The main stream in idustry considers that standardisation and modularisation adds rigidity into design and kills innovation.

My personal opinion is that the real problem is not the rigidity and the killing of innovation but the real problem is the discipline requested by standardization or modularisation.

The fact that standardization and modularisation request more discipline for all the processes is well know from the moment when Mr. Ford invented the production line, but it is a fact that the production line started conquesting the world economy from that moment and becomed one of the major reasons why we are where we are.

I trust that it is reasonable obvious that the maritime industry is miles away from the effectivenes of production line best impersonated by the cars’ factories.

It has to be observed that South Korean shipyards managed to do something in this direction hence South Korean shipyards took for a while the lead role of global shipbuilding. 
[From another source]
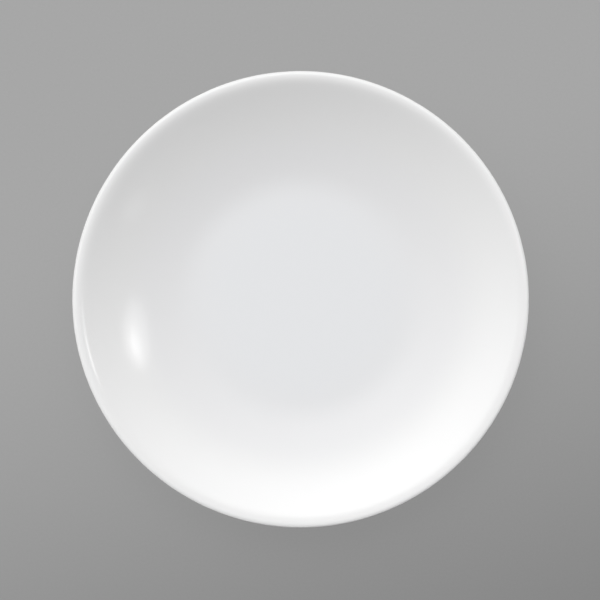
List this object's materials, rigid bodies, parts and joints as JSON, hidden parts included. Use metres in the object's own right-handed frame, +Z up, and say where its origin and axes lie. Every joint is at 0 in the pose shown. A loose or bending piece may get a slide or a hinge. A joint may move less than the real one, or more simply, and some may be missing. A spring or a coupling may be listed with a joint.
{
  "type": "coupe dinner plate",
  "caption": "Rimless round dinner plate of white glazed porcelain: a flat well sweeps up to a soft rounded lip, and it stands on a bare foot ring.",
  "frame": {"origin": "middle of the plane that the foot ring stands on", "axes": "+Z up along the plate's own axis, out of the well; X and Y lie in the table, and any turn about Z gives the same plate"},
  "size_m": [0.27, 0.27, 0.026],
  "materials": {
    "bare_porcelain": "fired porcelain, wiped clean of glaze, matt",
    "white_glaze": "clear feldspar glaze over white porcelain, glossy"
  },
  "bodies": {
    "root": {"clay_body": "bare_porcelain", "main_glaze": "white_glaze", "foot_well_glaze": "white_glaze"}
  },
  "joints": []
}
Today some other advanced shipyard are taking steps further using the enhancements of the informatic systems but, from the perspective of the physical reality, comprehensive robotisation is the next logic step for an industry mainly defined by the words “sweat and muscles”…  

For many others, either standardization or modularisation, or both, are the traditional enemies of customisation.
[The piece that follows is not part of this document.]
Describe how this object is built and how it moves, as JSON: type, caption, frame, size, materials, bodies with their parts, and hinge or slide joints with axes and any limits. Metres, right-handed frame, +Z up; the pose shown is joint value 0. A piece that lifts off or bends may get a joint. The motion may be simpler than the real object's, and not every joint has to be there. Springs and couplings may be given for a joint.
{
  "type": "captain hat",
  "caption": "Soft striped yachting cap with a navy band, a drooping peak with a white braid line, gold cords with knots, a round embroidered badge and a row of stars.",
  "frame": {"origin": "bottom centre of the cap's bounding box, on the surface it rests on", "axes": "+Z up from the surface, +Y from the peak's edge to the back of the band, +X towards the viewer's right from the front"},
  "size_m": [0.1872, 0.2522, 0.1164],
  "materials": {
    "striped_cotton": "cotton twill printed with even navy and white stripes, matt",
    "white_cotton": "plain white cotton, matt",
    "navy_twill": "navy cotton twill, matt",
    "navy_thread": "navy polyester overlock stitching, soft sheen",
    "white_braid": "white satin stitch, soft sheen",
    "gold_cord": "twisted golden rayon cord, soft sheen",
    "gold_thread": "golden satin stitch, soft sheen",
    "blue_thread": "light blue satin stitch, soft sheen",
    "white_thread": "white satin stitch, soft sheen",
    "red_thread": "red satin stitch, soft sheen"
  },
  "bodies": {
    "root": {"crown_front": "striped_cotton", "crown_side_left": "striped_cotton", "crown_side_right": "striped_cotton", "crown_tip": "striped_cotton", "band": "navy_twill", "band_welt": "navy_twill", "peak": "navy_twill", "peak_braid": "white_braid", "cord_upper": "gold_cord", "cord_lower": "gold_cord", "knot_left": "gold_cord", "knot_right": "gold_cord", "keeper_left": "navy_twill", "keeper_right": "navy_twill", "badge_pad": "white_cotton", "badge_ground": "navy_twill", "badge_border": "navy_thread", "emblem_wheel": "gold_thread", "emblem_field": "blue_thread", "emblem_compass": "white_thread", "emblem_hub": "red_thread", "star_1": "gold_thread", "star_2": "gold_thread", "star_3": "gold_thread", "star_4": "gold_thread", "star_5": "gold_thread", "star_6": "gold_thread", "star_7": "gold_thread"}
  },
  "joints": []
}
The customisization will definitively remain essential but the Pareto law applies very well here as well: 80% of the results are achieved with 20% of the resources; hence, majority of the customisation should be done mainly by the application of standardisation and modularisation.

The automotive went through a similar process – many car models shares same basic platform provinding in this way 80% of the results but the remaining 20% of the results of Pareto law - is achieved by customized features for safety, speed, comfort or “aww” factor.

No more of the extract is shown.